The pub remains much as it would have been two hundred and fifty years ago; the oak panelling and wooden beams are still in situ, although the embossed wallpaper is probably more recent and harks back to the nineteenth century. If you visit during the winter months, the inglenook fireplace, complete with cast iron fire dogs and other accessories, provides a cosy focal point.
The New Inn Inglenook Fireplace
The smell of food sharpened my already hungry taste buds when I arrived yesterday. The menu is extensive enough for a pub and offers starters, sharing plates, main courses, desserts, sandwiches and jacket potatoes. Most dishes, including sarnies, are garnished with salad and/or chips and everything is freshly prepared and cooked to order.

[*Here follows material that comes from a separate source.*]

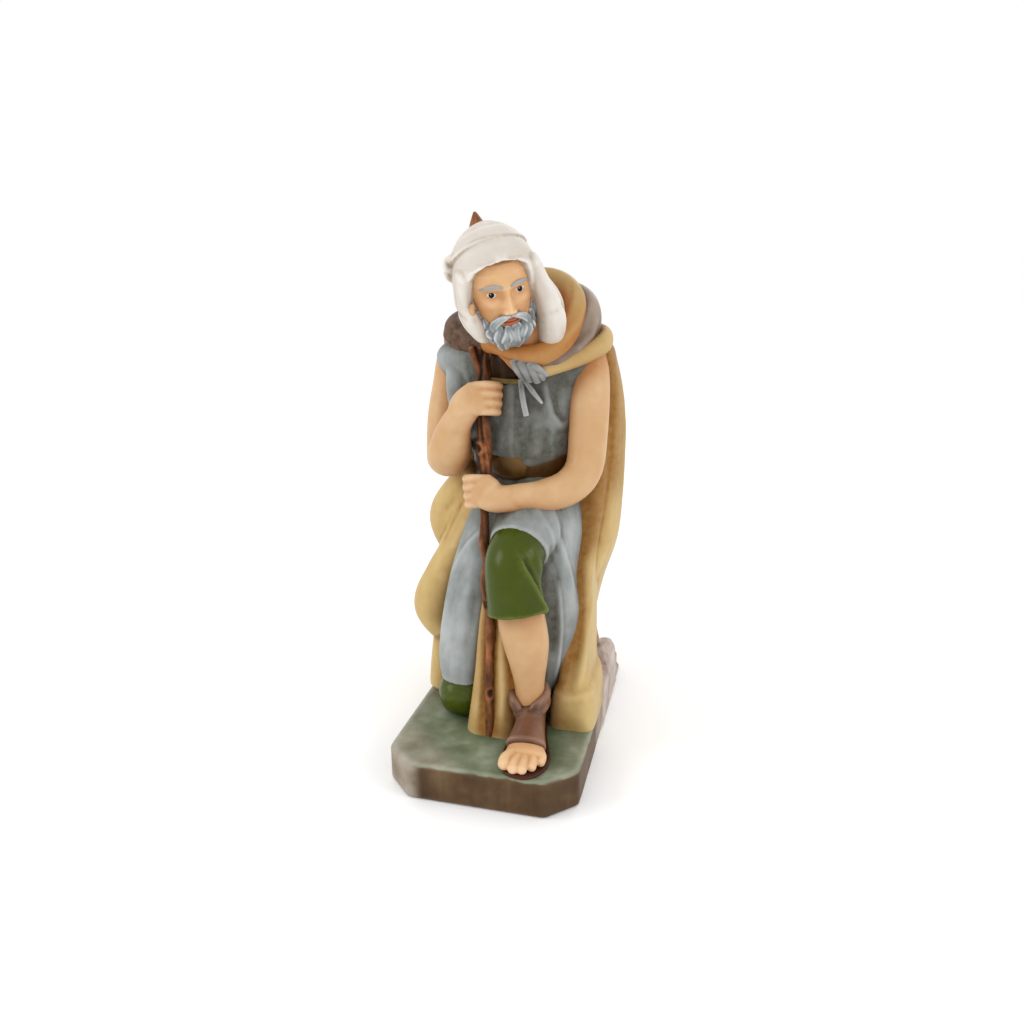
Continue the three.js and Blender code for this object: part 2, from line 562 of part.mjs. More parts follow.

The New Inn does not buy in and reheat in the microwave, which probably explains the slightly higher prices. In addition to the regular dishes, there are daily specials chalked on the blackboard over the fireplace.
I was warned that my meal would take about 15 minutes to prepare, but it was worth it when it arrived; a succulent, juicy supreme of chicken resting on a bed of lentils with a minty yogurt dressing, and garnished with a crispy slice of pancetta.
Chicken Supreme at the New Inn
My mum enjoyed her scampi and proclaimed that the chips were the best she had eaten in a long time.
Scampi and Chips at the New Inn
We continued to pig out with a shared portion of coffee walnut cake and cream; I was informed that these are all home-made.
Coffee Walnut Cake and Cream at the New Inn
You can wash your food down with a choice of wines and beers, including real ales.
The pub offers high chairs for children, roasts on Sundays, vegetarian dishes and an outside garden area. Opening hours are from 11am to 11pm daily, except Sunday when the hours are noon to 10.30pm. Don't visit if you like noisy bars with loud music or Sky Sports on the telly, but you would be most welcome if you're looking for peace and quiet, friendly locals and a traditional cosy atmosphere with yummy home cooked food. It would be a perfect venue for a family meal, or a Mothers' Day lunch.